* start *

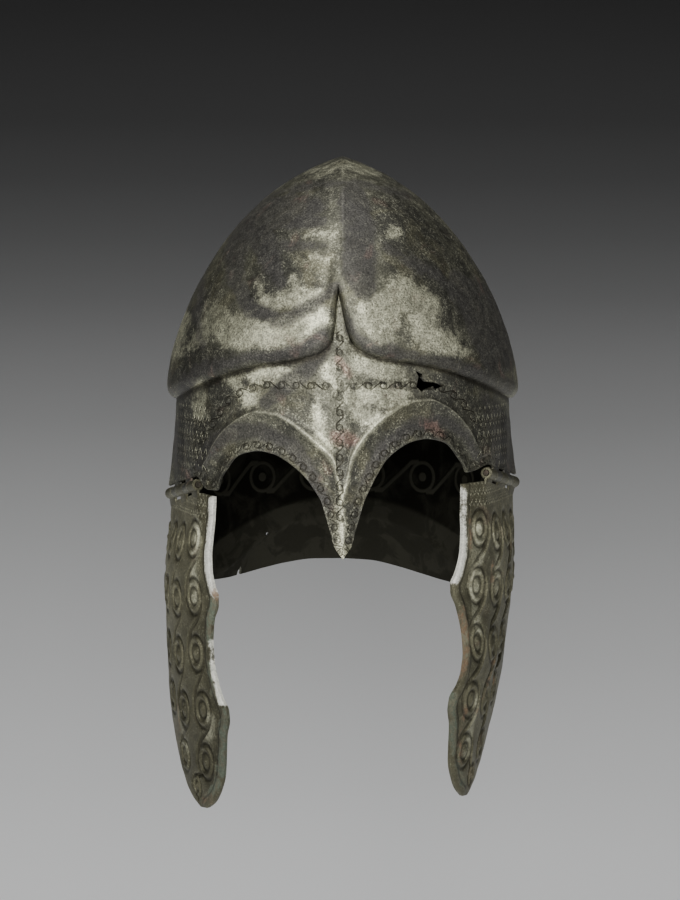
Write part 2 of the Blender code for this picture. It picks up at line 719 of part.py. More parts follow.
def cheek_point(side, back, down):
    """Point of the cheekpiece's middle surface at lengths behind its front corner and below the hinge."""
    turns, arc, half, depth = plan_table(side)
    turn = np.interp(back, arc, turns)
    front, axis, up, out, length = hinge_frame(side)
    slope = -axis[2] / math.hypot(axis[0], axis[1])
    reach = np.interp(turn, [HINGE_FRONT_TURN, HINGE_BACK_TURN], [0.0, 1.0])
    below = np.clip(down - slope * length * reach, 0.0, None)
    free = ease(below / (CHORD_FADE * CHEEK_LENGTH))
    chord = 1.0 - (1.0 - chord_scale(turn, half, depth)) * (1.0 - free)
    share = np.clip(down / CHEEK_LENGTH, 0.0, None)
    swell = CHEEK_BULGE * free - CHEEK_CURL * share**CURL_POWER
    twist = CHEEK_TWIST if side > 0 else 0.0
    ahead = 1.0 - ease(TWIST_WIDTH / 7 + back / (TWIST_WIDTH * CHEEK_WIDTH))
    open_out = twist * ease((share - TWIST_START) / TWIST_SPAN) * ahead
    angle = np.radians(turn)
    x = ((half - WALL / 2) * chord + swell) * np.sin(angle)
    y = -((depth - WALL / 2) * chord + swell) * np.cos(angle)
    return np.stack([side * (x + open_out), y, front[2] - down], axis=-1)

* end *

WHAT IS NEEDED: Extract the complete listing verbatim.

RESULT OF THIS TASK:
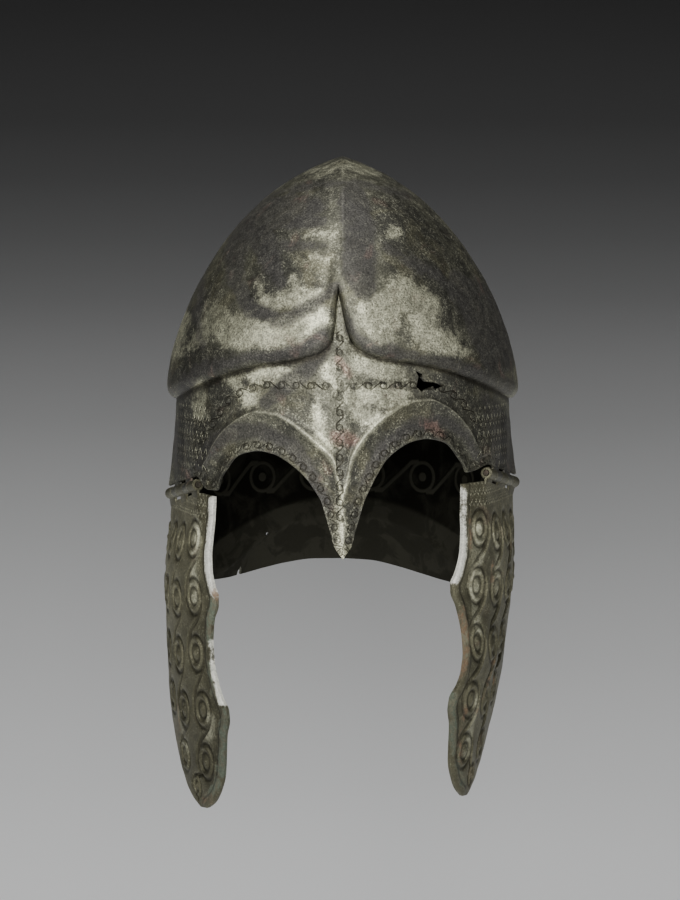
Write part 2 of the Blender code for this picture. It picks up at line 719 of part.py. More parts follow.
def cheek_point(side, back, down):
    """Point of the cheekpiece's middle surface at lengths behind its front corner and below the hinge."""
    turns, arc, half, depth = plan_table(side)
    turn = np.interp(back, arc, turns)
    front, axis, up, out, length = hinge_frame(side)
    slope = -axis[2] / math.hypot(axis[0], axis[1])
    reach = np.interp(turn, [HINGE_FRONT_TURN, HINGE_BACK_TURN], [0.0, 1.0])
    below = np.clip(down - slope * length * reach, 0.0, None)
    free = ease(below / (CHORD_FADE * CHEEK_LENGTH))
    chord = 1.0 - (1.0 - chord_scale(turn, half, depth)) * (1.0 - free)
    share = np.clip(down / CHEEK_LENGTH, 0.0, None)
    swell = CHEEK_BULGE * free - CHEEK_CURL * share**CURL_POWER
    twist = CHEEK_TWIST if side > 0 else 0.0
    ahead = 1.0 - ease(TWIST_WIDTH / 7 + back / (TWIST_WIDTH * CHEEK_WIDTH))
    open_out = twist * ease((share - TWIST_START) / TWIST_SPAN) * ahead
    angle = np.radians(turn)
    x = ((half - WALL / 2) * chord + swell) * np.sin(angle)
    y = -((depth - WALL / 2) * chord + swell) * np.cos(angle)
    return np.stack([side * (x + open_out), y, front[2] - down], axis=-1)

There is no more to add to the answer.